In their pictures young children ignore perspective, line things up, put a blue streak at the top of a picture to represent the sky and finish it with a row of flowers at the bottom. Some of these Indian pictures do this too, but do it beautifully and inventively, making patterns of delightful complexity. Other things depicted are not investigated at all. Faces, for example, are in strict profile and almost identical. Colours, like shapes, are there in their own right, unmodulated by distance or shadow. Subject-matter repeats. One kind of picture (often of a lover longing for an absent loved one, or of the loves of Krishna) illustrates musical modes. These are called Ragamalas (‘garlands of melody’). Another series of variations on more or less prescribed traditional images are Barahmasa, which describe the months in poetry and songs as well as in pictures (The Month of Bhadon is shown here).
A picture like the Pahari painting of c.1720, from the sub-Himalayan valleys of Himachal Pradesh, where Hindu courts preserved their political independence right through the Mughal period, is typical. It shows a woman in a pavilion in conversation, or so it looks, with the black snake curled round the neck of a plump pink vase. The whole is enclosed in a saffron yellow border and there are areas of wonderful dull purple.
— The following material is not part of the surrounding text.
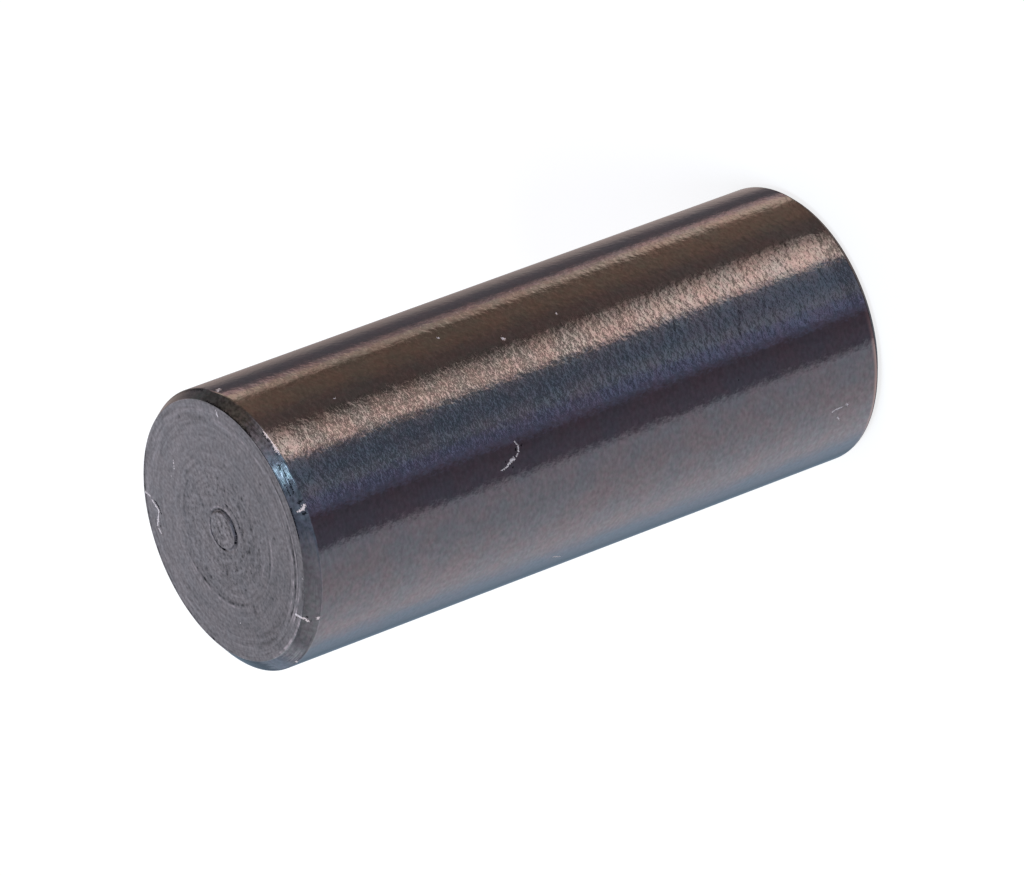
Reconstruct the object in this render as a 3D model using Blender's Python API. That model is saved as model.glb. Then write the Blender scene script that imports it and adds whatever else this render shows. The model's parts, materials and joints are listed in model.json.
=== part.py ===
# Hinge pin: a short straight pin, turned from steel bar, parted off, ground on its
# outside and blackened. It is one solid. Units are metres. The axis of the pin is Z and
# the origin is the middle of its lower end, so the pin stands on that end. The upper end
# is the one that was parted off: it keeps the parting nib, the groove torn round the nib
# and the shallow step where the parting tool slowed down.

import math

import bmesh
import bpy
from mathutils import Vector

MM = 0.001

# Driving dimensions of the whole pin
PIN_DIAMETER = 8.0 * MM
PIN_LENGTH = 19.7 * MM  # end face to end face, without the nib
CHAMFER_WIDTH = 0.3 * MM  # measured across the end face
CHAMFER_ANGLE = math.radians(45.0)  # between the chamfer and the end face
CORNER_RADIUS = 0.04 * MM  # left on both corners of a chamfer by tumbling

# Driving dimensions of the parted end
STEP_DIAMETER = 3.9 * MM
STEP_DEPTH = 0.015 * MM
STEP_SLOPE = 0.03 * MM  # width over which the step falls
NIB_DIAMETER = 1.12 * MM
NIB_HEIGHT = 0.03 * MM  # above the end face
NIB_RADIUS = 0.015 * MM
GROOVE_WIDTH = 0.1 * MM
GROOVE_DEPTH = 0.03 * MM  # below the floor of the step
GROOVE_RADIUS = 0.01 * MM

# Fineness of the round surfaces
SEGMENTS = 160
CORNER_STEPS = 3
MERGE_DISTANCE = 0.0001 * MM

# Finish: black oxide on ground steel
STEEL_COLOUR = (0.17, 0.17, 0.18, 1.0)
STEEL_METALLIC = 1.0
STEEL_ROUGHNESS = 0.35
SHARP_ANGLE = math.radians(30.0)


def rounded_corner(before, corner, after, radius):
    """Points of the arc that takes a corner's place. It stays inside the corner's own two sides."""
    to_before = before - corner
    to_after = after - corner
    half_angle = to_before.angle(to_after) / 2
    room = min(to_before.length, to_after.length) / 2
    setback = min(radius / math.tan(half_angle), room)
    radius = setback * math.tan(half_angle)
    inwards = (to_before.normalized() + to_after.normalized()).normalized()
    centre = corner + inwards * (radius / math.sin(half_angle))
    start = corner + to_before.normalized() * setback - centre
    turn = start.angle_signed(corner + to_after.normalized() * setback - centre)
    points = []
    for step in range(CORNER_STEPS + 1):
        angle = -turn * step / CORNER_STEPS
        turned = Vector(
            (
                start.x * math.cos(angle) - start.y * math.sin(angle),
                start.x * math.sin(angle) + start.y * math.cos(angle),
            )
        )
        points.append(centre + turned)
    return points


def rounded_profile(corners):
    """A profile of (radius, height) points from (point, corner radius) pairs."""
    points = [corners[0][0]]
    for index in range(1, len(corners) - 1):
        corner, radius = corners[index]
        if radius:
            points += rounded_corner(corners[index - 1][0], corner, corners[index + 1][0], radius)
        else:
            points.append(corner)
    points.append(corners[-1][0])
    return points


def parted_end(face):
    """Corners of the parted end's face, from the axis outwards: nib, torn groove, then the step."""
    nib = NIB_DIAMETER / 2
    step = STEP_DIAMETER / 2
    floor = face - STEP_DEPTH
    return [
        (Vector((0.0, face + NIB_HEIGHT)), 0.0),
        (Vector((nib, face + NIB_HEIGHT)), NIB_RADIUS),
        (Vector((nib + GROOVE_WIDTH / 2, floor - GROOVE_DEPTH)), GROOVE_RADIUS),
        (Vector((nib + GROOVE_WIDTH, floor)), 0.0),
        (Vector((step - STEP_SLOPE, floor)), 0.0),
        (Vector((step, face)), 0.0),
    ]


def chamfer(face, inwards):
    """Corners of one chamfer, from its end face to the ground outside. Inwards is 1 or -1 along Z."""
    outside = PIN_DIAMETER / 2
    depth = CHAMFER_WIDTH * math.tan(CHAMFER_ANGLE)
    return [
        (Vector((outside - CHAMFER_WIDTH, face)), CORNER_RADIUS),
        (Vector((outside, face + inwards * depth)), CORNER_RADIUS),
    ]


def pin_profile():
    """Half section of the pin, from the middle of the upper end, down the outside, to the origin."""
    corners = parted_end(PIN_LENGTH)
    corners += chamfer(PIN_LENGTH, -1)
    corners += reversed(chamfer(0.0, 1))
    corners.append((Vector((0.0, 0.0)), 0.0))
    return rounded_profile(corners)


def turned_mesh(name, profile):
    """Mesh made by turning a profile once about Z, closed on the axis at both ends."""
    shape = bmesh.new()
    points = [shape.verts.new((point.x, 0.0, point.y)) for point in profile]
    edges = [shape.edges.new(pair) for pair in zip(points, points[1:])]
    bmesh.ops.spin(
        shape,
        geom=points + edges,
        axis=(0.0, 0.0, 1.0),
        cent=(0.0, 0.0, 0.0),
        angle=2 * math.pi,
        steps=SEGMENTS,
        use_merge=True,
    )
    bmesh.ops.remove_doubles(shape, verts=shape.verts, dist=MERGE_DISTANCE)
    bmesh.ops.recalc_face_normals(shape, faces=shape.faces)
    mesh = bpy.data.meshes.new(name)
    shape.to_mesh(mesh)
    shape.free()
    mesh.shade_smooth()
    mesh.set_sharp_from_angle(angle=SHARP_ANGLE)
    return mesh


def blackened_steel():
    material = bpy.data.materials.new("blackened_steel")
    material.use_nodes = True
    surface = material.node_tree.nodes["Principled BSDF"]
    surface.inputs["Base Color"].default_value = STEEL_COLOUR
    surface.inputs["Metallic"].default_value = STEEL_METALLIC
    surface.inputs["Roughness"].default_value = STEEL_ROUGHNESS
    material.diffuse_color = STEEL_COLOUR
    return material


def clear_scene():
    for thing in list(bpy.data.objects):
        bpy.data.objects.remove(thing, do_unlink=True)


def main():
    clear_scene()
    mesh = turned_mesh("hinge_pin", pin_profile())
    mesh.materials.append(blackened_steel())
    pin = bpy.data.objects.new("hinge_pin", mesh)
    bpy.context.scene.collection.objects.link(pin)


main()
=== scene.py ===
import json
import math

import bpy
import numpy as np
from mathutils import Matrix, Vector


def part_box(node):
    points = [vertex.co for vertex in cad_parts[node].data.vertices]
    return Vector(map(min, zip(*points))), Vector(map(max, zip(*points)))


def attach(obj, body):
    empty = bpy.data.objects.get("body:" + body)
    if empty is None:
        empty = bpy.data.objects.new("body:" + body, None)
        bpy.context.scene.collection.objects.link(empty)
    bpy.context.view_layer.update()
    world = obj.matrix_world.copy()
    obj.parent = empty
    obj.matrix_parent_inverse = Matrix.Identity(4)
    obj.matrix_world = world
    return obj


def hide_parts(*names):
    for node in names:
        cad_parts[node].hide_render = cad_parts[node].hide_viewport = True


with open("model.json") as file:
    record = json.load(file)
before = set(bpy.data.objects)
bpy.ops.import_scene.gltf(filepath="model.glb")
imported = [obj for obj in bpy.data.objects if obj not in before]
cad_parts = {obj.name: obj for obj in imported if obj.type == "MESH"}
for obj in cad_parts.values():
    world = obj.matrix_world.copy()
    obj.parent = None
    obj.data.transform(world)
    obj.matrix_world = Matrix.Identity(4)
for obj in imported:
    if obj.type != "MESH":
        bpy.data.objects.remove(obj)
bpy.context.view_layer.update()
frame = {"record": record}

# A blackened steel hinge pin that stands on its plain end, in metres, with +Z up its axis.
# The camera is turned about its own line of sight, so the pin lies across the picture.
mm = 0.001
pinLow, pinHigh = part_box("hinge_pin")
pinRadius = (pinHigh.x - pinLow.x) / 2
endHeights = {mount["name"]: mount["pos_m"][2] for mount in frame["record"]["mounts"]}
pinTop = endHeights["parted_end"]
print("frame loaded, pin", round(2 * pinRadius / mm, 3), "x", round(pinTop / mm, 3), "mm")


# Camera: a long lens that looks down on the pin
cameraView = {
    "imageWidth": 1024,
    "focalPixels": 9414.5,
    "elevation": 31.952,  # degrees above the floor
    "roll": 110.431,  # degrees, which lays the pin's axis down to the left
    "distance": 258.71 * mm,
    "aimAcross": -0.293 * mm,
    "aimHeight": 10.097 * mm,
    "clip": (0.01, 10.0),
}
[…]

The simplicity of this picture can seem provincial when compared with Mughal miniatures in the Persian tradition, but while delicacy and refinement have been overwhelmed by something coarser, it is also strong and confident. In another much more ‘Mughal’ image, Radha chases the shadow of a kite. Krishna (known, as he always is, by his blue skin) can be seen far off, flying the kite from a distant rooftop. The message – that we chase shadows and miss substance – is told with an unusual degree of movement and elegance. Radha’s clothes flow as she runs forward and the colours – orange, pale green and violet – do not, this time, bring to mind the saturated spectrum of spices (turmeric, pepper) but the pale, sweet colours of a Pontormo fresco. Also here are ‘Company Pictures’, commissioned from local artists by Europeans. The habit of neat, explicit detail could be put to work recording plants, native types and customs as easily as it could celebrate changing seasons.
There is a wall of Paithan paintings in which there is no shadow of Persian refinement. In these bold, stylised illustrations of Hindu epics, strong black outlines, bright colours, fierce expressions (eyes black and round like targets), weapons and their bloody work are woven into patterns in which heroes and demons pack the whole space of the sheet. There were groups, into the last century, whose occupation was to travel about showing pictures of gods and heroes and telling stories about them. These Paithan paintings would have been held up as illustrations to a poetic epic.
How anaemic, when contrasted with the uses of art suggested by this exhibition, are European ways with pictures. Daumier, perhaps because he was an illustrator working in the world of popular image-making, as well as a painter, gives the liveliest account we have of how people relate to pictures once they are made. Things were different then – the flood of commercial imagery had only just begun – but he picks on moments which are still recognisable. (And some which are not. I don’t think many people hang round the Academy’s Summer Exhibition hoping to have their importance bolstered by being recognised as the subject of a portrait.) His print collectors are not a totally extinct breed, even though I doubt if the number of people who leaf through prints of an evening is even as great as those who reach for a volume of poetry. Daumier’s contemplative connoisseurs and groups of collectors, gathered around a portfolio, are a bit like a Ragamala party as one imagines it. Open day at the painter’s studio, however, with the artist, palette in hand, in the background has too much individual creative hubris about it to fit with the tradition of caste-based artist craftsmen. The artist is not here seen as a man whose skill could be subordinate to the story he tells.
Of course, we sit for many hours in front of screens scanning images. But those images are not also things. One butts eagerly against the glass cases in which this exhibition is housed partly because one’s pleasure in the density of the pigments, the delicacy of the brush-marks – everything that makes them things as well as pictures – tells of an element missing from our own visual diet.